Around the globe, scientists are using blindingly fast, incredibly powerful supercomputers to model and predict important environmental events, such as global warming, the paths of hurricanes and the motion of earthquakes, and to envision more fuel-efficient cars and planes, ensure nuclear stockpile safety and develop new sources of energy. All of these simulations require the processing, sharing and analyzing of terabytes or petabytes of data. But what about storing and managing all that data?
To develop large-scale, high-performance storage solutions that address the challenges faced by the huge amounts of data that supercomputer simulations use and produce, the U.S. Department of Energy (DOE) recently awarded a five-year, $11 million grant to researchers at three universities and five national laboratories under the banner of the newly created Petascale Data Storage Institute (PDSI).
Part of the DOE’s larger Scientific Discovery Through Advanced Computing (SciDAC) project, PDSI’s five-year mission is to explore the strange new world of large-scale, high-performance storage; to seek out data on why computers fail and new ways of safely and reliably storing petabytes of data; to boldly go where no scientist or scientific institution has gone before — and to share its findings with the larger scientific (and enterprise) community.
Garth Gibson, founder and CTO of Panasas and the Carnegie Mellon and Berkeley computer scientist who pioneered RAID technology, is leading the PDSI effort.
“The first and primary goal of creating the Petascale Data Storage Institute was to bring together a body of experts covering a range of solutions and experiences and approaches to large-scale scientific computing and storage and make their findings available to the larger scientific community,” states Gibson.
The project’s second goal is to standardize best practices, says Gibson.

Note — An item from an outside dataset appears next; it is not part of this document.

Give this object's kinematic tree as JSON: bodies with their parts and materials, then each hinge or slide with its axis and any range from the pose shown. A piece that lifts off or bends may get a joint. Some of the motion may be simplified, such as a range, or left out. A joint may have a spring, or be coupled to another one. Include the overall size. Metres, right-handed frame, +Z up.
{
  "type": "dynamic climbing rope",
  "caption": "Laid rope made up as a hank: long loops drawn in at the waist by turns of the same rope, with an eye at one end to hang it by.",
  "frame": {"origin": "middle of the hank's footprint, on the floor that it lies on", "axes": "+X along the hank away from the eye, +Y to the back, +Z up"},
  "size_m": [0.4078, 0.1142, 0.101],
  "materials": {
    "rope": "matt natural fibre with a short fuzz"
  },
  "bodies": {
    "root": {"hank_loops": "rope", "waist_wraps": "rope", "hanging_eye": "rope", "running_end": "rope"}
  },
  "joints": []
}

Performance Comes at a Cost
PDSI’s third goal: to collect data on computer failure rates and application behaviors in order to create more reliable, scalable storage solutions.
“As computers get a thousand times faster, the ability to read and write memory — storage — has to get a thousand times faster,” explains Gibson.
— Garth Gibson |
But there’s a downside to greater performance.
“As we build bigger and bigger computer systems based on clustering, we have an increased rate of failures. And there is not enough publicly known about the way computers fail,” he says. “They all fail, but it’s very difficult to find out how any given computer failed, what is the root cause.”
While today’s supercomputers fail once or twice a day, once computers are built to scale out to multiple petaflops, or a quadrillion calculations per second, the failure rate could go from once or twice a day to once every few minutes, creating a serious problem. As PDSI scientist Gary Grider said in a recent interview: “Imagine failures every minute or two in your PC and you’ll have an idea of how a high-performance computer might be crippled.”
To learn more, PDSI scientists are busy analyzing the logs of thousands of computers to determine why computers fail, so they can come up with new fault-tolerance strategies and petascale data storage system designs that can tolerate many failures while still operating reliably.
As it makes new discoveries, PDSI will release its findings, through educational and training materials and tutorials it plans to develop. PDSI will also hold an annual workshop (maybe more), including one next month at SC06.
While the Institute’s findings will initially benefit the scientific supercomputing community, Gibson sees a trickle-down effect that will eventually reach enterprises.
“There is a whole commercial ecosystem around this,” says Gibson. “The same technology that is being driven first and foremost in the DOE labs [and now PDSI] shows up in energy research, the oil and gas [industries], in seismic analysis. … It shows up in Monte Carlo financial simulations for portfolio health. It shows up in the design of vehicles and planes. … It’s the same technology that’s used in bioinformatics for searching for proteins in genes. It’s almost the same technology that’s used for rendering computer graphics.”
So by the same token, the best practices, standards and solutions pioneered by PDSI in large-scale storage should eventually make their way into applications for the commercial sector. Already, IBM, HP, Sun and Cray (and no doubt other vendors) are busy working on solutions that address the challenges of large-scale storage. And as the scientists at PDSI uncover the reasons why computers fail and come up with new fault-tolerance strategies, vendors will be able to use that information to design storage solutions that can scale out even more while still providing the reliability that enterprises and institutions need and expect.